Câmara Criminal confirma pena de um ano de reclusão para diretora que negou matrícula a aluno com deficiência

Quando o aluno não apresenta deficiência cognitiva nem psicológica, somente física, não há motivo algum para que ele não possa frequentar a rede regular de ensino, sendo estabelecido nada menos do que pela Constituição Federal que as pessoas com deficiência serão educadas preferencialmente nesta, e não em rede especial, norma essa aplicável não só às escolas públicas, mas também às privadas.

Com base neste entendimento, a Segunda Câmara Criminal do Tribunal de Justiça (TJSC) negou provimento a apelação interposta por uma diretora de escola condenada a um ano de reclusão, em regime aberto, mais pagamento de multa, por negar matrícula a um estudante portador de severa perda auditiva.

De acordo com os autos, o aluno cursou todo o ensino fundamental na instituição, mas teve a matrícula recusada quando foi se inscrever para o primeiro ano do ensino médio. Depois de três tentativas junto à escola, a mãe procurou o Ministério Público. As informações deram origem a um inquérito policial, que embasou a denúncia oferecida à Justiça.

Em primeira instância a diretora foi condenada por ofensa ao art. 8º, I, da Lei 7.853/89., que dispõe sobre o apoio às pessoas portadoras de deficiência, sua integração social.

Ela, então, apelou ao TJSC. Ao analisar o caso, o relator do recurso, desembargador Sérgio Rizelo, afastou todos os argumento da ré e foi contundente nas palavras:

[…] Com razão, apoiado até mesmo por convenção internacional, não ratifica o Estado a exclusão e a segregação dos alunos com deficiência, seja em escola pública ou privada, quanto menos (e isso se diz apenas para que fique clara a gravidade do caso em mesa) se as necessidades educacionais especiais do estudante resumem-se à contratação de professor auxiliar, porque seu desenvolvimento mental é congruente com sua idade física e, logo, igual ao dos demais estudantes da classe.

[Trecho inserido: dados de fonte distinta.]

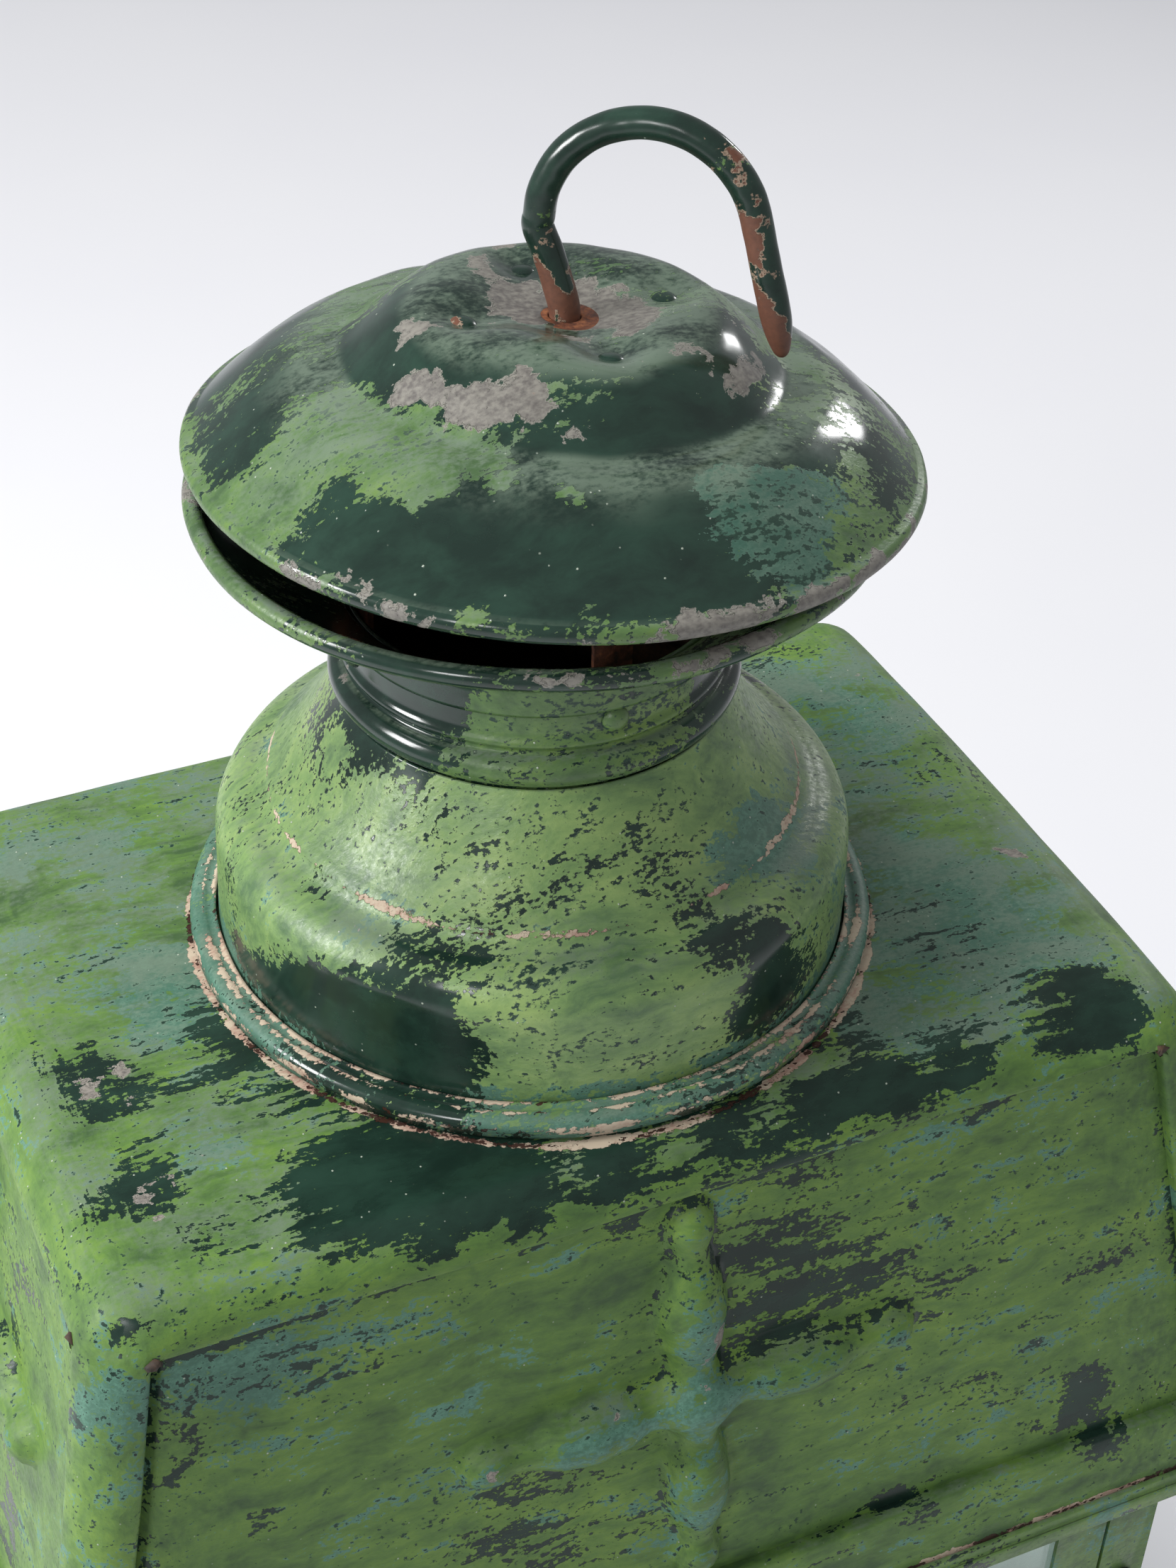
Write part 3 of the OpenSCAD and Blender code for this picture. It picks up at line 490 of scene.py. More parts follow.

Nesse trilho, se foi apresentada por Carlos (nome fictício) dificuldade na assimilação dos conteúdos, por não ter sido adequadamente alfabetizado, é certo que isso não se deu pela sua surdez, mas pela inadmissível incompetência da própria instituição de ensino em prover ao aluno os mecanismos necessários ao seu aprendizado, de avaliá-lo de forma condizente com a sua evolução escolar (considerando que nunca teve que repetir o ano na escola, porque, presume-se, seu desempenho sempre foi julgado adequado), e de garantir que ele acompanhasse o currículo disciplinar. Não é dado à instituição e, por óbvio, tampouco à Apelante, então, “punir” o aluno, negando-lhe matrícula, por sua própria falha no processo educacional.

Prossegue o relator:

“É oportuno consignar que seria lamentável se não fosse trágica a opção da Recorrente de não aperfeiçoar a escola que comandava em favor de todos os alunos e de negar adotar educação inclusiva a quem possui necessidade especial no ensino regular. A convivência e o respeito das singularidades de Carlos seguramente contribuiriam para o amadurecimento de todos os integrantes da comunidade escolar, pois é papel da instituição formar e transformar a realidade, com a ousadia de rever concepções e paradigmas e superar limitações. O que dizer da exclusão imposta ao Adolescente, negando-lhe acessibilidade de comunicação com colegas com quem estudava há cerca de 10 anos e de desenvolver suas potencialidades, respeitando suas necessidades?

Incompreensível também é a decisão da Apelante se for considerado que lhe era permitido diluir a “despesa” com a contratação de um professor auxiliar (a Testemunha E. da S. C. esclareceu que apenas ele era acometido da moléstia) entre todos os alunos do Colégio, via mensalidade, o que aumentaria a mensalidade de cada um em valor praticamente irrisório. De mais a mais, dita o art. 205 da Constituição Federal que ‘A educação, direito de todos e dever do Estado e da família, será promovida e incentivada com a colaboração da sociedade, visando ao pleno desenvolvimento da pessoa, seu preparo para o exercício da cidadania e sua qualificação para o trabalho’”.

A votação pelo desprovimento do apelo foi unânime. Participaram do julgamento os desembargadores Volnei Celso Tomazini e Norival Acácio Engel.